WisDOT’s Alyssa Macy said the new trains will feature 13 cars, excluding the locomotive, consisting of five ADA-accessible coach cars with restrooms; six ADA-accessible cars without restrooms, the bistro car, and an end car, which will have a bicycle rack that can hold up to eight bikes. The trains will be 681 feet long, including the locomotive. The coach cars will have reclining seats, two on each side of the aisle, with places to plug in laptops, cell phones and other items. Total capacity will be 397 passengers.
Every car will have a wheelchair lift, and the regular entryways will be easier to climb.
“A lot of elderly people don’t like climbing those steps (on older model trains),” said Coran. “It’s a big step up and it’s a steep set of stairs, and if you’re carrying a bag or something, it’s not easy. Our cars have a much lower floor, it’s about 20 inches lower than the standard height so it’s much easier access, even for people who are not in wheelchairs.”
Talgo project manager Jeff Hart said improvements less obvious to passengers will include the train’s aluminum-bodied design and back-up power generators that will provide heat, air conditioning and lights in the event of a power failure in the locomotive.
Amtrak spokesman Marc Magliari said the high-speed rail line will likely retain the Hiawatha name that was adopted in 1947 by the former Milwaukee Road which dubbed its “speedliner” service to Washington State the “Olympian Hiawatha.” Wisconsin could decide otherwise, however, he said.
So far, Wisconsin’s Talgo passenger cars have no names, unlike the Pullman cars of railroad lore, which were given fanciful names, sometimes after places or famous people.
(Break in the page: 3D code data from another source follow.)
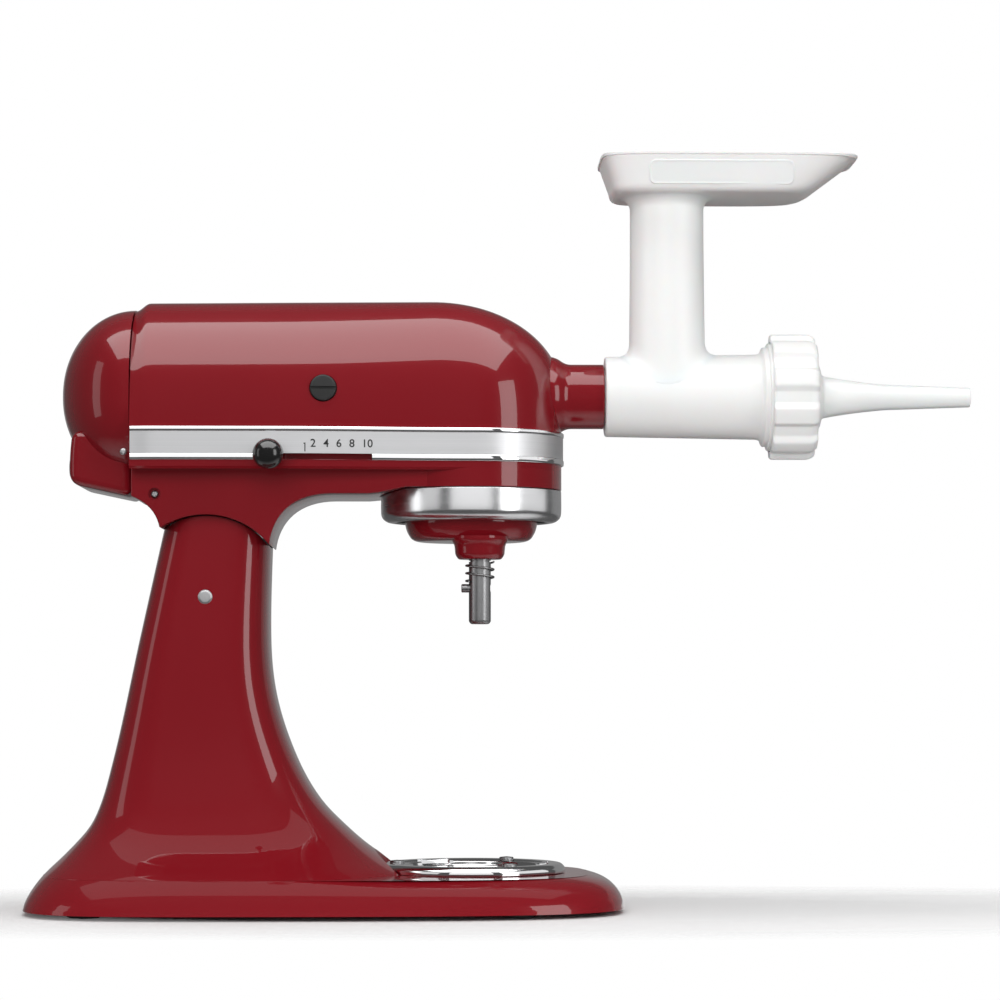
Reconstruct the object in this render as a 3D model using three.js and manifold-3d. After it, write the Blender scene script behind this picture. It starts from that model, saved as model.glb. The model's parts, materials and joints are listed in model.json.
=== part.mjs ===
// Electric meat grinder: a tilt-head kitchen machine on a pedestal, with a grinding attachment on its hub.
// Millimetres, +Z up, +X towards the nozzle, -Y is the side with the speed lever.
// The origin lies on the table, below the middle of the machine's whole length.
import * as THREE from "three";
import { mergeVertices } from "three/addons/utils/BufferGeometryUtils.js";
import Module from "manifold-3d";

const wasm = await Module();
wasm.setup();

// ---------------------------------------------------------------- driving dimensions
const GAP = 0.3; // clearance between pieces that touch
const BASE = { bottom: 2.5, deck: 21.5, back: -275.3, front: 70, halfWidth: 100 };
const PLANET_X = -18; // axis of the mixing planetary and of the bowl plate
const PIVOT = { x: -170.5, z: 180.5 }; // tilt hinge
const NECK_R = 46.5; // the column's round top, about the hinge
const HUB_Z = 299; // motor, hub and grinder axis
const SEAM_X = -213; // joint between head casing and end cover
const HEAD = { halfWidth: 62, noseR: 52.8, skirt: 253, shoulder: 277, wall: 3.5, crown: 300 };
const LOWER = { halfWidth: 46, bottom: 239.7 }; // narrow underside of the head
const FLANK = [-200, -128, -100, -75, -45]; // stations of the head's sides
const BAND = { low: 258, high: 277, thick: 1.2 };
const RING = { low: 227, high: 243.2 }; // drip ring round the planetary
const BRUSH_X = -103;
const HUB = { outer: 18.9, bore: 16.3, end: 59.6 };
const BARREL = { start: 60.2, end: 160, rear: 23.5, front: 25.2, bore: 20.5 };
const FEED = { x: 97, r: 21.6, wall: 2.6, top: 415.7 };
const TRAY = { floor: 416, rim: 438.6 };
const NUT = { start: 157, end: 183.5, r: 36.8, lobes: 10 };
const NOZZLE_END = 275.3;
const LOCK = { x: -182, z: 246 }; // tilt lock lever
const MOTOR = { rear: -190, front: -125, statorR: 40, rotorR: 25.5, shaftR: 4.4 };
const ECCENTRIC = 25.2; // beater axis from the planetary's axis
const BEATER_ANGLE = THREE.MathUtils.degToRad(-79.2);
const BEATER = {
  x: PLANET_X + ECCENTRIC * Math.cos(BEATER_ANGLE),
  y: ECCENTRIC * Math.sin(BEATER_ANGLE),
};

// gear train, motor to beater
const RING_GEAR = { teeth: 36, module: 2.1 };
const PLANET_PINION = { teeth: 12, module: 2.1 };
const CENTRE_GEAR = { teeth: 33, module: 2.5 };
const DRIVE_PINION = { teeth: 12, module: 2.5 };
const WORM_WHEEL = { teeth: 20, module: 1.875 };
const WORM = { pitchR: 7, rootR: 4.9, tipR: 8.5, length: 21 };
const BEVEL = { centreTeeth: 24, hubTeeth: 16, module: 2, faceShare: 0.7 };
const WHEEL_Y = WORM.pitchR + (WORM_WHEEL.teeth * WORM_WHEEL.module) / 2;
const GEAR_DISTANCE = ((CENTRE_GEAR.teeth + DRIVE_PINION.teeth) * CENTRE_GEAR.module) / 2;
const WHEEL_X = PLANET_X - Math.sqrt(GEAR_DISTANCE ** 2 - WHEEL_Y ** 2);

// ---------------------------------------------------------------- solids and placing
// One closed skin: corners merged, faces turned outwards.
const closed = (geometry) => {
  const bare = geometry.clone();
  bare.deleteAttribute("normal");
  bare.deleteAttribute("uv");
  const g = mergeVertices(bare, 1e-4);
  const corner = (i) => new THREE.Vector3().fromBufferAttribute(g.attributes.position, g.index.getX(i));
  let volume = 0;
  for (let i = 0; i < g.index.count; i += 3) volume += corner(i).dot(corner(i + 1).cross(corner(i + 2)));
  if (volume < 0) g.setIndex(Array.from(g.index.array).reverse());
  return g;
};

const solid = (geometry) => {
  const g = closed(geometry);
  const triVerts = new Uint32Array(g.index.array);
  const made = new wasm.Mesh({ numProp: 3, vertProperties: g.attributes.position.array, triVerts });
  return new wasm.Manifold(made);
};

const geometryOf = (manifold) => {
  const mesh = manifold.simplify(0.03).getMesh();
  const g = new THREE.BufferGeometry();
  g.setAttribute("position", new THREE.BufferAttribute(new Float32Array(mesh.vertProperties), 3));
  g.setIndex(new THREE.BufferAttribute(new Uint32Array(mesh.triVerts), 1));
  return g;
};

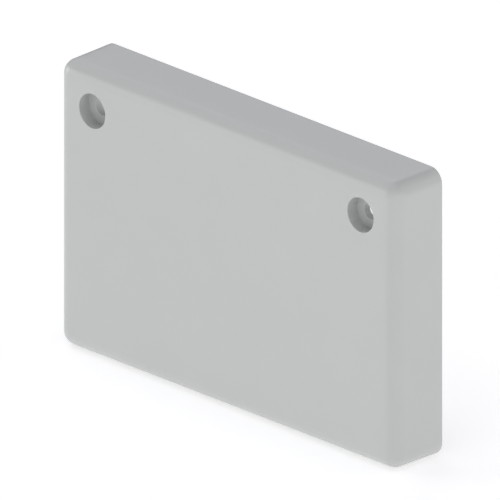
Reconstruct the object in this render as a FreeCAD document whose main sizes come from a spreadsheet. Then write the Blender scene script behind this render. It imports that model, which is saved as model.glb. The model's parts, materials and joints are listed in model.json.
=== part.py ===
import FreeCAD, Part
import math
import os

import Sketcher
from FreeCAD import Placement, Rotation, Vector

# Profile end cap: one moulded plastic cover that is screwed over the end of a frame profile.
# It is a shallow box, open at the back, with drafted walls and rounded front edges and corners.
# Two counterbored screw holes sit near its top corners, each through a thicker pad inside.
#
# It is drawn as it comes out of its mould: the rim lies on the XY plane, the front wall is
# uppermost, X runs along the width and Y points to the top edge. Its placement then stands it up,
# so that Z points up, the front face looks along -Y, and the origin is the centre of the back rim.

SIZES = [
    ("width", 100.0, "overall, at the rim"),
    ("height", 65.0, "overall, at the rim"),
    ("depth", 14.0, "from the rim to the front face"),
    ("edge_radius", 3.2, "rounding of the front edges and the outer corners"),
    ("draft_angle", 0.6, "degrees by which each wall leans in towards the front"),
    ("front_thickness", 2.5, "front wall"),
    ("wall_thickness", 2.5, "side walls, at the rim"),
    ("inner_radius", 0.8, "rounding of the hollow's corners and floor"),
    ("screw_from_side", 10.3, "from each side of the rim to the axis of the screw near it"),
    ("screw_below_top", 9.1, "from the top of the rim to the screw axes"),
    ("screw_hole_diameter", 3.6, "clears a 3.5 mm screw"),
    ("head_recess_diameter", 7.7, "clears a 7 mm screw head"),
    ("head_recess_depth", 3.0, "sinks the screw head below the front face"),
    ("pad_height", 2.2, "by which a screw pad stands behind the front wall"),
    ("pad_reach", 5.5, "from a screw's axis to the free edges of its pad"),
    ("pad_edge_radius", 0.4, "rounding of a pad's free edges"),
]

HOLLOW_WIDTH = "sizes.width - 2 * sizes.wall_thickness"
HOLLOW_HEIGHT = "sizes.height - 2 * sizes.wall_thickness"
HOLLOW_DEPTH = "sizes.depth - sizes.front_thickness"
PAD_BACK = "sizes.depth - sizes.front_thickness - sizes.pad_height"
SCREW_X = "sizes.width / 2 - sizes.screw_from_side"
SCREW_Y = "sizes.height / 2 - sizes.screw_below_top"
IN_SIDE_WALL = "(sizes.width - sizes.wall_thickness) / 2"
IN_TOP_WALL = "(sizes.height - sizes.wall_thickness) / 2"

START, END, CENTRE = 1, 2, 3
ORIGIN = -1
TOUCHING = 1e-4
QUARTER_TURN = 90


def add_size_sheet(doc):
    """A spreadsheet with one driving dimension in each row: its name, its value and its meaning."""
    sheet = doc.addObject("Spreadsheet::Sheet", "sizes")
    for row, (alias, value, meaning) in enumerate(SIZES, start=1):
        sheet.set(f"A{row}", alias)
        sheet.set(f"B{row}", str(value))
        sheet.setAlias(f"B{row}", alias)
        sheet.set(f"C{row}", meaning)
    doc.recompute()


def origin_plane(body, role):
    """One of the body's own origin planes, by its role."""
    return [plane for plane in body.Origin.OriginFeatures if plane.Role == role][0]


def add_sketch(body, name, above_rim="0"):
    """A sketch parallel to the rim and this far above it, which faces the way the front does."""
    sketch = body.newObject("Sketcher::SketchObject", name)
    sketch.AttachmentSupport = (origin_plane(body, "XY_Plane"), [""])
    sketch.MapMode = "FlatFace"
    sketch.AttachmentOffset = Placement(Vector(0, 0, 0), Rotation())
    sketch.setExpression("AttachmentOffset.Base.z", above_rim)
    return sketch


def constrain(sketch, kind, *elements):
    """A geometric rule between elements of the sketch."""
    sketch.addConstraint(Sketcher.Constraint(kind, *elements))


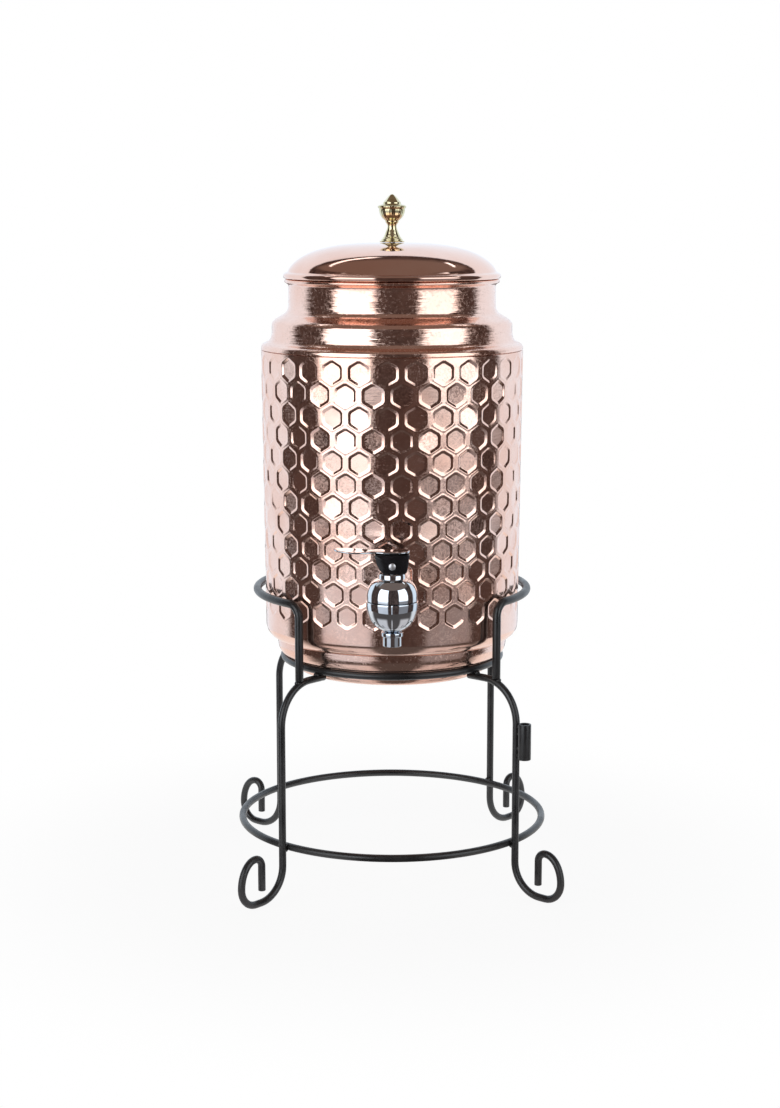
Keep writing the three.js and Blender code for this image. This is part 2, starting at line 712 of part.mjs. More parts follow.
function knobWasherPiece() {
  const top = lidInside - seatGap;
  return piece('knob_washer', tube(knobWasherRadius, screwRadius + seatGap, top - knobWasher, top), steel);
}

function knobScrew() {
  const headTop = lidInside - seatGap - knobWasher - seatGap;
  const profile = [
    point(0, headTop - screwHead),
    point(screwHeadRadius * screwHeadFaceShare, headTop - screwHead),
    point(screwHeadRadius, headTop - screwHead / 2),
    point(screwHeadRadius, headTop),
    point(screwRadius, headTop),
    point(screwRadius, lidApex + seatGap + screwReach),
    point(0, lidApex + seatGap + screwReach),
  ];
  return piece('knob_screw', turned(profile, tinySegments), steel);
}

// Tap, in a frame of its own with the stem's axis at x = y = 0 and the pot behind it

const wallRadius = barrelRadius(shankHeight);
const tapOffset = wallRadius + tapReach;
const wallPlace = tapReach; // y of the barrel's outer wall, in the tap's frame
const seatTop = chamberFloor + seatLip;

// The barrel's own curve, as a bar that washers are fitted to
function wallBar(radius) {
  const height = 2 * (washerRadius + overrun);
  const bar = new THREE.CylinderGeometry(radius, radius, height, 4 * smallSegments);
  return closedSurface(bar.rotateX(Math.PI / 2).translate(0, tapOffset, shankHeight));
}

// The bowl, its nozzle and its shank are one casting with a chamber, an inlet and an outlet
function tapBody() {
  const bowl = quarterDome(bowlRadius, bowlRim, bowlFoot - bowlRim, bowlFulnessShare, 6, bowlFootShare).reverse();
  const collarFoot = bowlFoot - nozzleCollar;
  const outside = [
    point(0, nozzleEnd),
    point(nozzleRadius, nozzleEnd),
    point(nozzleRadius, collarFoot),
    point(nozzleRadius + nozzleCollarLap, collarFoot),
    point(nozzleRadius + nozzleCollarLap, bowlFoot),
    ...bowl,
    point(0, bowlRim),
  ];
  const flangeFace = wallPlace - seatGap - washerThickness - seatGap;
  const shankEnd = wallPlace + barrelWall + shankInside;
  const flange = barAlongY(flangeRadius, flangeFace - flangeThickness, flangeFace, shankHeight);
  const shank = barAlongY(shankRadius, 0, shankEnd, shankHeight);
  const bore = barAlongY(shankBore, 0, shankEnd + overrun, shankHeight);
  const chamber = turned([
    point(0, chamberFloor),
    point(nozzleBore, chamberFloor),
    point(nozzleBore, seatTop),
    point(nozzleBore + seatLip, seatTop),
    point(nozzleBore + 2 * seatLip, chamberFloor),
    point(chamberRadius - chamberChamfer, chamberFloor),
    point(chamberRadius, chamberFloor + chamberChamfer),
    point(chamberRadius, bowlRim + overrun),
    point(0, bowlRim + overrun),
  ], smallSegments);
  const outlet = closedSurface(
    new THREE.CylinderGeometry(nozzleBore, nozzleBore, seatTop - nozzleEnd + 2 * overrun, smallSegments)
      .rotateX(Math.PI / 2)
      .translate(0, 0, (seatTop + nozzleEnd) / 2),
  );
  const body = carved(turned(outside, smallSegments), [shank, flange], [chamber, outlet, bore]);
  return piece('tap_body', body, chrome);
}

// The bonnet screws into the bowl and carries the level face that the cam runs on
function tapBonnet() {
  const foot = bowlRim + seatGap;
  const spigotRadius = chamberRadius - seatGap;
  const rise = (bonnetShoulder - foot) / Math.sin((Math.PI / 2) * bonnetTopShare) ** (2 / bonnetFulnessShare);
  const dome = quarterDome(bonnetRadius, foot, rise, bonnetFulnessShare, 4, bonnetTopShare);
  const stemBore = stemRadius + seatGap;
  const hollow = spigotRadius - bonnetWall;
  const ceiling = bonnetShoulder - bonnetWall;
  const profile = [
    point(spigotRadius, foot - bonnetSpigot),
    point(spigotRadius, foot),
    ...dome,
    point(bonnetNeckRadius, bonnetShoulder),
    point(bonnetNeckRadius, bonnetTop),
    point(stemBore, bonnetTop),
    point(stemBore, ceiling),
    point(hollow, ceiling),
    point(hollow, foot - bonnetSpigot),
  ];
  return piece('tap_bonnet', turnedRing(profile, smallSegments), chrome);
}

function outerWasher() {
  const front = wallPlace - seatGap - washerThickness;
  const disc = barAlongY(washerRadius, front, wallPlace + washerThickness, shankHeight);
  const hole = barAlongY(shankRadius + seatGap, front - overrun, wallPlace + overrun, shankHeight);
  const washer = carved(disc, [], [hole, wallBar(barrelRadius(shankHeight + washerRadius) + seatGap)]);
  return piece('outer_washer', washer, rubber);
}

const nutFace = wallPlace + barrelWall + seatGap + washerThickness + seatGap;

function innerWasher() {
  const facetShare = Math.cos(Math.PI / cellColumns); // the barrel's inside is this much nearer between corners
  const inside = (barrelRadius(shankHeight - washerRadius) - barrelWall) * facetShare - seatGap;
  const back = nutFace - seatGap;
  const disc = barAlongY(washerRadius, wallPlace - washerThickness, back, shankHeight);
  const hole = barAlongY(shankRadius + seatGap, wallPlace - washerThickness - overrun, back + overrun, shankHeight);
  const cut = solidOf(disc).subtract(solidOf(hole)).intersect(solidOf(wallBar(inside)));
  return piece('inner_washer', geometryOf(cut), rubber);
}

function tapNut() {
  const corner = nutFlats / 2 / Math.cos(Math.PI / 6);
  const nut = barAlongY(corner, nutFace, nutFace + nutThickness, shankHeight, 6);
  const thread = barAlongY(shankRadius + seatGap, nutFace - overrun, nutFace + nutThickness + overrun, shankHeight);
  return piece('tap_nut', carved(nut, [], [thread]), brass);
}

const cupFoot = seatTop + seatGap;
const cupTop = cupFoot + cupHeight;
const springTop = bonnetShoulder - bonnetWall - seatGap - springWasher - seatGap;

// Seat cup: a soft plug that closes the outlet, with a socket for the stem's end
function seatCup() {
  const socket = cupFoot + cupHeight / 2;
  const profile = [
    point(0, cupFoot),
    point(cupRadius - cupChamfer, cupFoot),
    point(cupRadius, cupFoot + cupChamfer),
    point(cupRadius, cupTop),
    point(stemRadius + seatGap, cupTop),
    point(stemRadius + seatGap, socket),
    point(0, socket),
  ];
  return piece('seat_cup', turned(profile, tinySegments), silicone);
}

// Stem: a rod from the seat cup to the eye that the lever's pin goes through
function tapStem() {
  const foot = cupFoot + cupHeight / 2 + seatGap;
  const outline = [point(0, foot), point(stemRadius, foot), point(stemRadius, pinHeight), point(0, pinHeight)];
  const rod = turned(outline, tinySegments);
  const half = stemEyeThickness / 2;
  const eye = barAlongY(stemEyeRadius, -half, half, pinHeight);
  const hole = barAlongY(pinRadius + seatGap, -half - overrun, half + overrun, pinHeight, tinySegments);
  return piece('tap_stem', carved(rod, [eye], [hole]), steel);
}

// Closing spring between the seat cup and the washer under the bonnet
function stemSpring() {
  const bottom = cupTop + seatGap + springWire / 2;
  const top = springTop - springWire / 2;
  const steps = springTurns * springSteps;
  const stations = Array.from({ length: steps + 1 }, (_, i) => {
    const angle = (2 * Math.PI * i) / springSteps;
    const height = bottom + ((top - bottom) * i) / steps;
    return new THREE.Vector3(springRadius * Math.cos(angle), springRadius * Math.sin(angle), height);
  });
  return piece('stem_spring', bentRod(stations, rodSection(springWire, springSides)), steel);
}

function springWasherPiece() {
  const bottom = springTop + seatGap;
  const washer = tube(springWasherRadius, stemRadius + seatGap, bottom, bottom + springWasher);
  return piece('spring_washer', washer, steel);
}

// Half of the cam in the hub's upright plane, from its level foot outwards. At each turn the face is
// h = foot + rate x turn from the pin, so tilting the lever lifts the pin by the rate, always on the bonnet.
function camCurve() {
  const footDrop = pinHeight - bonnetTop - seatGap;
  return Array.from({ length: camSteps + 1 }, (_, i) => {
    const turn = THREE.MathUtils.degToRad((camTurn * i) / camSteps);
    const drop = footDrop + camRate * turn;
    const across = drop * Math.sin(turn) + camRate * Math.cos(turn);
    return point(across, pinHeight - drop * Math.cos(turn) + camRate * Math.sin(turn));
  });
}

function leverHub() {
  const half = hubTopWidth / 2;
  const curve = camCurve();
  const right = [...curve, point(half - hubShoulder, pinHeight + hubShoulder), point(half, hubHeight)];
  const outline = [...right, ...right.map(({ x, y }) => point(-x, y)).reverse()];
  const slotWidth = stemEyeThickness + slideGap;
  const slotTop = pinHeight + stemEyeRadius + slideGap;
  const slotFoot = bonnetTop - overrun;
  const slot = new THREE.BoxGeometry(hubTopWidth + overrun, slotWidth, slotTop - slotFoot);
  slot.translate(0, 0, (slotTop + slotFoot) / 2);
  const hole = barAlongY(pinRadius + seatGap, -hubDepth, hubDepth, pinHeight, tinySegments);
  return piece('lever_hub', carved(plateAcrossY(outline, hubDepth), [], [slot, hole]), blackPlastic);
}

function leverPin() {
  const half = hubDepth / 2 + seatGap;
  return piece('lever_pin', barAlongY(pinRadius, -half, half, pinHeight, tinySegments), steel);
}

// Paddle: a flat plate with a head over the hub, a narrower waist and a spoon-shaped tongue
function leverPaddle() {
  const head = paddleHeadDepth / 2;
  const waist = paddleWaistDepth / 2;
  const tongue = paddleTongueDepth / 2;
  const middle = THREE.MathUtils.lerp(paddleHeadLength, paddleReach, paddleMiddleShare);
  const handle = middle + (paddleReach - middle) / roundedEndShare;
  const shape = new THREE.Shape();
  shape.moveTo(paddleHeadLength - head / 2, -head);
  shape.quadraticCurveTo(paddleHeadLength, -head, paddleHeadLength, 0);
  shape.quadraticCurveTo(paddleHeadLength, head, paddleHeadLength - head / 2, head);
  shape.lineTo(-paddleHeadLength / 2, head);
  shape.quadraticCurveTo(-paddleHeadLength, waist, -paddleHeadLength - waist / 2, waist);
  shape.quadraticCurveTo(-middle, tongue, -middle, tongue);
  shape.bezierCurveTo(-handle, tongue, -handle, -tongue, -middle, -tongue);
  shape.lineTo(-paddleHeadLength - waist / 2, -waist);
  shape.quadraticCurveTo(-paddleHeadLength, -waist, -paddleHeadLength / 2, -head);
  const settings = { depth: paddleThickness, bevelEnabled: false, curveSegments: 4 };
  const plate = new THREE.ExtrudeGeometry(shape, settings).translate(0, 0, hubHeight + seatGap);
  return piece('lever_paddle', closedSurface(plate), chrome);
}

function tap() {
  const group = new THREE.Group();
  group.add(tapBody(), tapBonnet(), outerWasher(), innerWasher(), tapNut());
  group.add(seatCup(), tapStem(), stemSpring(), springWasherPiece());
  group.add(leverHub(), leverPin(), leverPaddle());
  group.position.y = -tapOffset;
  return group;
}

function lid() {
  const group = new THREE.Group();
  group.add(lidShell(), lidCollar(), lidKnob(), knobWasherPiece(), knobScrew());
  return group;
}

// The origin is on the floor, under the middle of the whole dispenser
function dispenser() {
  const group = new THREE.Group();
  group.add(stand(), potBase(), potBarrel(), potShoulder(), lid(), tap());
  const middle = new THREE.Box3().setFromObject(group, true).getCenter(new THREE.Vector3());
  group.position.set(-middle.x, -middle.y, 0);
  return group;
}

export default dispenser();
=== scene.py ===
"""Copper water dispenser with a chromed lever tap on a black rod stand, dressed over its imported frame."""

import bmesh
import bpy
import numpy as np
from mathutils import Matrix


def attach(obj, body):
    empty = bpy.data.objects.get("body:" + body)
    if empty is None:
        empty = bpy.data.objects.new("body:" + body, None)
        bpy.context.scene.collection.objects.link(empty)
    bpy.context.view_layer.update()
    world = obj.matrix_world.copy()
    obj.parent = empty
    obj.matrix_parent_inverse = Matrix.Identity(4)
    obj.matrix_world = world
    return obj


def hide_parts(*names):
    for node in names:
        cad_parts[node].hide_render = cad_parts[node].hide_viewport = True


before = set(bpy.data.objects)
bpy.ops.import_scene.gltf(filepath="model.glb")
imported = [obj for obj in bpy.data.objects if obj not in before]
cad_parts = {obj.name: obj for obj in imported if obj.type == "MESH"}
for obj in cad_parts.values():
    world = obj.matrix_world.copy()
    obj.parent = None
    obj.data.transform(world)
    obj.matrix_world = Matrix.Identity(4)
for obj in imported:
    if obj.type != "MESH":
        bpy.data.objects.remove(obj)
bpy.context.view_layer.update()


# Legs
# Each leg is one length of round steel rod, bent cold on a jig: a level top under the pot, an upright and
# a scroll foot. The four are welded under the ring that carries the pot and powder coated satin black.

mm = 0.001
pot_axis = (0, 8.3676 * mm)
stand_turn = 3.5
rod_radius = 2.5 * mm
leg_turns = {"leg_front_right": 45, "leg_front_left": -45, "leg_back_right": 135, "leg_back_left": -135}
coat_black = (0.011, 0.011, 0.012, 1)
coat_grey = (0.022, 0.021, 0.021, 1)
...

One Pullman car was even named after a porter, Oscar J. Daniels, who gave his life to save passengers when fire swept his train in 1925, according to historian Stewart H. Holbrook, author of “The Story of American Railroads.”
There have been conversations about that and about naming proposed high-speed rail stations, but no formal discussions have occurred, said Macy.
“We’re working on getting a project built right now,” she said.